• _TASK OBJECTIVE_
Reproduce all of the data exactly, with no line skipped.

• _SOURCE MATERIAL_

_____

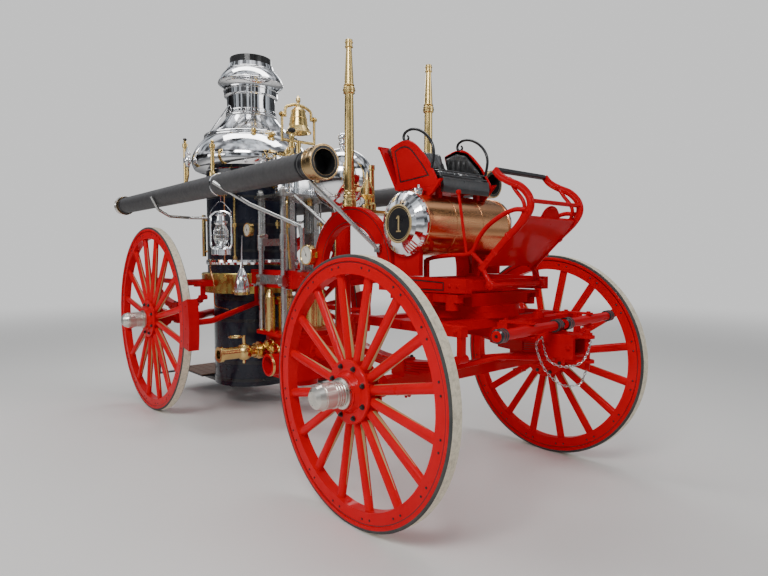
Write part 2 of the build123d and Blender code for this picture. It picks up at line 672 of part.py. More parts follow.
def smoke_stack():
    def spot(place):
        return (NECK_RADIUS + place[0] * (STACK_FLARE - NECK_RADIUS), HOOD_TOP + place[1] * (STACK_TOP - HOOD_TOP))
    neck, widest, rim = ([spot(p) for p in points] for points in (STACK_NECK, STACK_WIDEST, STACK_RIM))
    edges = chain([(LINER_OUTER, HOOD_TOP)] + neck)
    edges += [ThreePointArc(neck[-1], spot(STACK_CURVE), widest[0])] + chain(widest)
    edges += [ThreePointArc(widest[-1], spot(STACK_CAP), rim[0])]
    edges += chain(rim + [(LINER_OUTER, STACK_TOP), (LINER_OUTER, HOOD_TOP)])
    return revolved(edges, BOILER_X)


def stack_liner():
    foot = HOOD_TOP - 30
    return turned([(LINER_INNER, foot), (LINER_OUTER, foot), (LINER_OUTER, LINER_TOP), (LINER_INNER, LINER_TOP)], BOILER_X)


def fire_door():
    face = BOILER_X - FIREBOX_RADIUS - DOOR_SEAT - 0.5
    outer = face - DOOR_THICK
    plate = block(outer, face, -DOOR_HALF, DOOR_HALF, DOOR_BOTTOM, DOOR_TOP)
    middle = (DOOR_BOTTOM + DOOR_TOP) / 2
    handle = rod((outer, -DOOR_HALF + 30, middle), (outer - 40, -DOOR_HALF + 30, middle), 8)
    knuckle = rod((outer, DOOR_HALF, DOOR_BOTTOM), (outer, DOOR_HALF, DOOR_TOP), 9)
    return fused([plate, handle, knuckle])


def boiler_fittings():
    """Water column, valve stems and the steam pipe with its throttle valve."""
    angle = radians(229)
    x, y = BOILER_X + (SHELL_RADIUS + 40) * cos(angle), (SHELL_RADIUS + 40) * sin(angle)
    taps = [from_shell(x, y, z, 9) for z in (1150, 1390)]
    pieces = [fused([rod((x, y, 1110), (x, y, 1430), 15)] + taps)]
    # Each stem: its place, its foot and its top
    for x, y, low, high in ((-2343, -454, 1590, 1968), (-1942, -424, 1640, 1912)):
        arm = from_shell(x, y, low + 16, 13)
        valve = turned([(0, low), (20, low + 4), (24, low + 16), (24, low + 44), (14, low + 60), (14, high - 60), (20, high - 52),
                        (20, high - 30), (9, high - 22), (12, high - 8), (6, high), (0, high)], x, y)
        pieces.append(fused([arm, valve]))
    pipe_z, end_x = 1640, ENGINE_X + CHEST_BACK
    valve_x = end_x - 46
    pipe = from_shell(end_x, 0, pipe_z, 30)
    flanges = [rod((x, 0, pipe_z), (x + 14, 0, pipe_z), 44) for x in (BOILER_X + SHELL_RADIUS + 5, end_x - 14)]
    body = Pos(valve_x, 0, pipe_z) * Sphere(42)
    bonnet = turned([(0, pipe_z), (26, pipe_z), (26, pipe_z + 66), (33, pipe_z + 68), (33, pipe_z + 80), (14, pipe_z + 88),
                     (8, pipe_z + 98), (8, pipe_z + 196), (24, pipe_z + 198), (24, pipe_z + 208), (0, pipe_z + 212)], valve_x, 0)
    pieces.append(fused([pipe, body, bonnet] + flanges))
    return pieces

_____

• _CORRECT ANSWER_
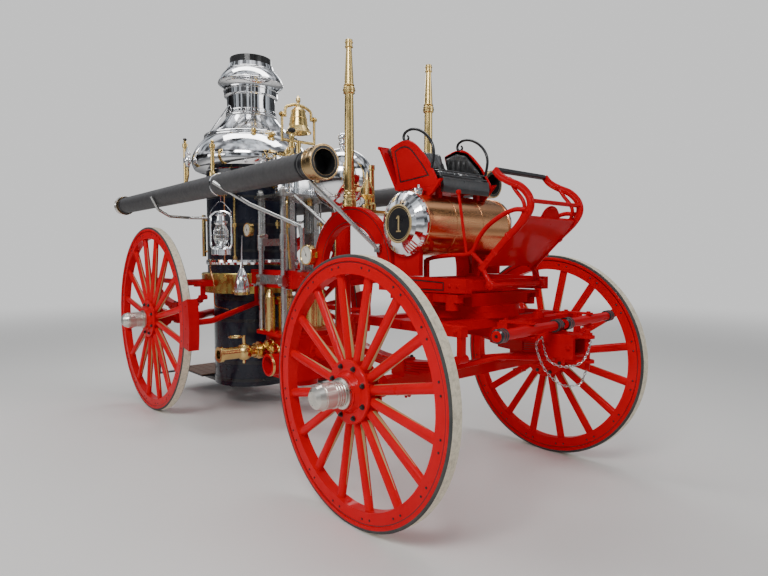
Write part 2 of the build123d and Blender code for this picture. It picks up at line 672 of part.py. More parts follow.
def smoke_stack():
    def spot(place):
        return (NECK_RADIUS + place[0] * (STACK_FLARE - NECK_RADIUS), HOOD_TOP + place[1] * (STACK_TOP - HOOD_TOP))
    neck, widest, rim = ([spot(p) for p in points] for points in (STACK_NECK, STACK_WIDEST, STACK_RIM))
    edges = chain([(LINER_OUTER, HOOD_TOP)] + neck)
    edges += [ThreePointArc(neck[-1], spot(STACK_CURVE), widest[0])] + chain(widest)
    edges += [ThreePointArc(widest[-1], spot(STACK_CAP), rim[0])]
    edges += chain(rim + [(LINER_OUTER, STACK_TOP), (LINER_OUTER, HOOD_TOP)])
    return revolved(edges, BOILER_X)


def stack_liner():
    foot = HOOD_TOP - 30
    return turned([(LINER_INNER, foot), (LINER_OUTER, foot), (LINER_OUTER, LINER_TOP), (LINER_INNER, LINER_TOP)], BOILER_X)


def fire_door():
    face = BOILER_X - FIREBOX_RADIUS - DOOR_SEAT - 0.5
    outer = face - DOOR_THICK
    plate = block(outer, face, -DOOR_HALF, DOOR_HALF, DOOR_BOTTOM, DOOR_TOP)
    middle = (DOOR_BOTTOM + DOOR_TOP) / 2
    handle = rod((outer, -DOOR_HALF + 30, middle), (outer - 40, -DOOR_HALF + 30, middle), 8)
    knuckle = rod((outer, DOOR_HALF, DOOR_BOTTOM), (outer, DOOR_HALF, DOOR_TOP), 9)
    return fused([plate, handle, knuckle])


def boiler_fittings():
    """Water column, valve stems and the steam pipe with its throttle valve."""
    angle = radians(229)
    x, y = BOILER_X + (SHELL_RADIUS + 40) * cos(angle), (SHELL_RADIUS + 40) * sin(angle)
    taps = [from_shell(x, y, z, 9) for z in (1150, 1390)]
    pieces = [fused([rod((x, y, 1110), (x, y, 1430), 15)] + taps)]
    # Each stem: its place, its foot and its top
    for x, y, low, high in ((-2343, -454, 1590, 1968), (-1942, -424, 1640, 1912)):
        arm = from_shell(x, y, low + 16, 13)
        valve = turned([(0, low), (20, low + 4), (24, low + 16), (24, low + 44), (14, low + 60), (14, high - 60), (20, high - 52),
                        (20, high - 30), (9, high - 22), (12, high - 8), (6, high), (0, high)], x, y)
        pieces.append(fused([arm, valve]))
    pipe_z, end_x = 1640, ENGINE_X + CHEST_BACK
    valve_x = end_x - 46
    pipe = from_shell(end_x, 0, pipe_z, 30)
    flanges = [rod((x, 0, pipe_z), (x + 14, 0, pipe_z), 44) for x in (BOILER_X + SHELL_RADIUS + 5, end_x - 14)]
    body = Pos(valve_x, 0, pipe_z) * Sphere(42)
    bonnet = turned([(0, pipe_z), (26, pipe_z), (26, pipe_z + 66), (33, pipe_z + 68), (33, pipe_z + 80), (14, pipe_z + 88),
                     (8, pipe_z + 98), (8, pipe_z + 196), (24, pipe_z + 198), (24, pipe_z + 208), (0, pipe_z + 212)], valve_x, 0)
    pieces.append(fused([pipe, body, bonnet] + flanges))
    return pieces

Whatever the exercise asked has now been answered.